» PROBLEM DESCRIPTION:
Set down the listing below verbatim, but only from its first line through the line containing "cut(screw, bar)".

BEGIN MATERIAL PROVIDED

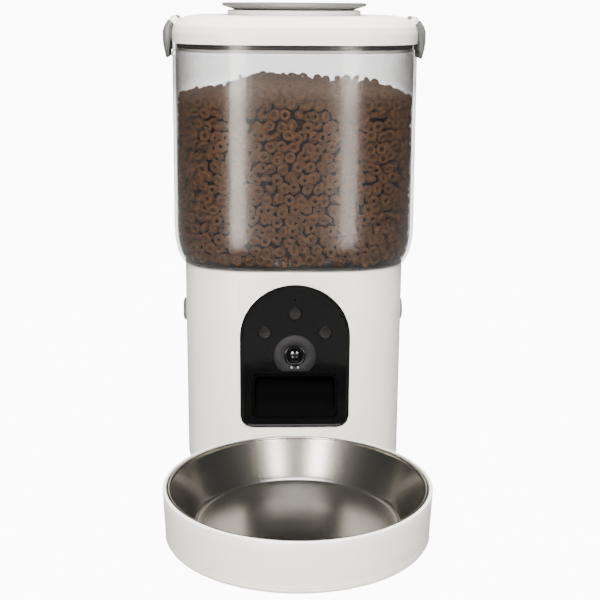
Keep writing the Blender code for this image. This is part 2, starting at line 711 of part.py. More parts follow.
def make_cover_screws():
    for corner, centre in four_corners(SCREW_X, SCREW_Y).items():
        head_top = FOOT_HEIGHT + SCREW_HEAD_HEIGHT
        screw = piece(
            f"cover_screw_{corner}",
            turned(
                [(0, FOOT_HEIGHT + RUN_GAP), (SCREW_HEAD_RADIUS, FOOT_HEIGHT + RUN_GAP),
                 (SCREW_HEAD_RADIUS, head_top), (SCREW_RADIUS, head_top),
                 (SCREW_RADIUS, FOOT_HEIGHT + SCREW_LENGTH), (0, FOOT_HEIGHT + SCREW_LENGTH)],
                SCREW_STEPS, centre,
            ),
            STEEL,
        )
        slot_top = FOOT_HEIGHT + RUN_GAP + SCREW_SLOT_DEPTH
        bars = [
            block(centre[0] - a, centre[0] + a, centre[1] - b, centre[1] + b,
                  FOOT_HEIGHT - CUT_OVERRUN, slot_top)
            for a, b in ((SCREW_RADIUS, SCREW_SLOT_WIDTH / 2), (SCREW_SLOT_WIDTH / 2, SCREW_RADIUS))
        ]
        for bar in bars:
            cut(screw, bar)


def make_base_housing():
    """The white moulding: walls, the deck that the hopper stands on and the well for its pan."""
    deck_under = BASE_TOP - BASE_WALL
    housing = piece(
        "base_housing",
        loft([
            base_section(0.0, HOUSING_BOTTOM),
            base_section(0.0, BASE_TOP - BASE_EDGE),
            base_section(BASE_EDGE / 3, BASE_TOP - BASE_EDGE / 3),
            base_section(BASE_EDGE, BASE_TOP),
        ]),
        WHITE_PLASTIC,
    )
    cut(housing, loft([
        base_section(BASE_WALL, HOUSING_BOTTOM - CUT_OVERRUN),
        base_section(BASE_WALL, deck_under),
    ]))
    add(housing, disc(WELL_RADIUS + WELL_WALL, WELL_FLOOR_UNDER, deck_under + BASE_WALL / 2,
                      WELL_STEPS))
    bosses = [
        disc(BOSS_RADIUS, HOUSING_BOTTOM, HOUSING_BOTTOM + BOSS_HEIGHT, SMALL_STEPS, centre)
        for centre in four_corners(SCREW_X, SCREW_Y).values()
    ]
    add(housing, *bosses)
    cut(housing, disc(WELL_RADIUS, WELL_FLOOR_TOP, BASE_TOP + CUT_OVERRUN, WELL_STEPS))
    screw_holes = [
        disc(SCREW_RADIUS + RUN_GAP, HOUSING_BOTTOM - CUT_OVERRUN,
             FOOT_HEIGHT + SCREW_LENGTH + CUT_OVERRUN, SCREW_STEPS, centre)
        for centre in four_corners(SCREW_X, SCREW_Y).values()
    ]
    tongue_slot = block(
        -TONGUE_HALF_WIDTH - RUN_GAP, TONGUE_HALF_WIDTH + RUN_GAP,
        -BASE_HALF_DEPTH - CUT_OVERRUN, -BASE_HALF_DEPTH + BASE_WALL + CUT_OVERRUN,
        TONGUE_Z - RUN_GAP, TONGUE_Z + TONGUE_THICKNESS + RUN_GAP,
    )
    cut(housing, *screw_holes, tongue_slot)
    cut(housing, loft([
        arch(0.0, -BASE_HALF_DEPTH - CUT_OVERRUN),
        arch(0.0, PANEL_FLANGE_FACE + CUT_OVERRUN),
    ]))
    inlet = chute_ring(0, -RUN_GAP)
    top = max(point.z for point in inlet) + CUT_OVERRUN
    bush_hole = disc(SHAFT_RADIUS + RUN_GAP + BUSH_WALL + RUN_GAP, WELL_FLOOR_UNDER - CUT_OVERRUN,
                     WELL_FLOOR_TOP + CUT_OVERRUN, ROUND_STEPS)
    cut(
        housing,
        loft([[Vector((p.x, p.y, z)) for p in inlet] for z in (WELL_FLOOR_UNDER - CUT_OVERRUN, top)]),
        bush_hole,
        *[release_hole(side) for side in (-1, 1)],
        *[tab_slot(side) for side in (-1, 1)],
        *grille_slots(),
        socket_hole(),
    )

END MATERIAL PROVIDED

» FINISHED TASK:
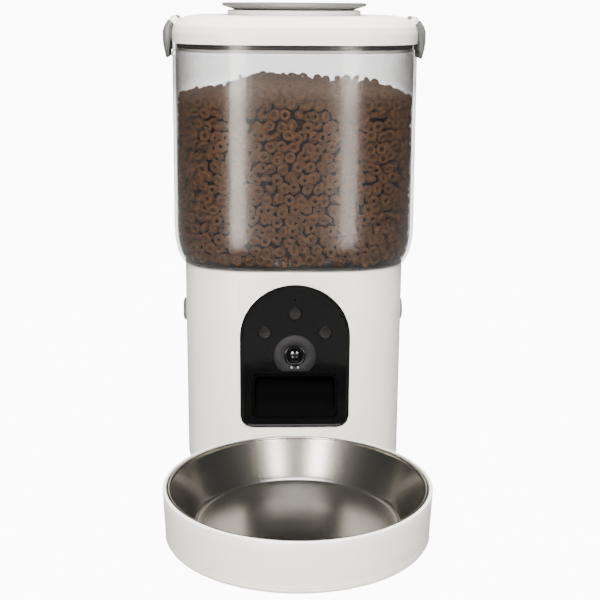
Keep writing the Blender code for this image. This is part 2, starting at line 711 of part.py. More parts follow.
def make_cover_screws():
    for corner, centre in four_corners(SCREW_X, SCREW_Y).items():
        head_top = FOOT_HEIGHT + SCREW_HEAD_HEIGHT
        screw = piece(
            f"cover_screw_{corner}",
            turned(
                [(0, FOOT_HEIGHT + RUN_GAP), (SCREW_HEAD_RADIUS, FOOT_HEIGHT + RUN_GAP),
                 (SCREW_HEAD_RADIUS, head_top), (SCREW_RADIUS, head_top),
                 (SCREW_RADIUS, FOOT_HEIGHT + SCREW_LENGTH), (0, FOOT_HEIGHT + SCREW_LENGTH)],
                SCREW_STEPS, centre,
            ),
            STEEL,
        )
        slot_top = FOOT_HEIGHT + RUN_GAP + SCREW_SLOT_DEPTH
        bars = [
            block(centre[0] - a, centre[0] + a, centre[1] - b, centre[1] + b,
                  FOOT_HEIGHT - CUT_OVERRUN, slot_top)
            for a, b in ((SCREW_RADIUS, SCREW_SLOT_WIDTH / 2), (SCREW_SLOT_WIDTH / 2, SCREW_RADIUS))
        ]
        for bar in bars:
            cut(screw, bar)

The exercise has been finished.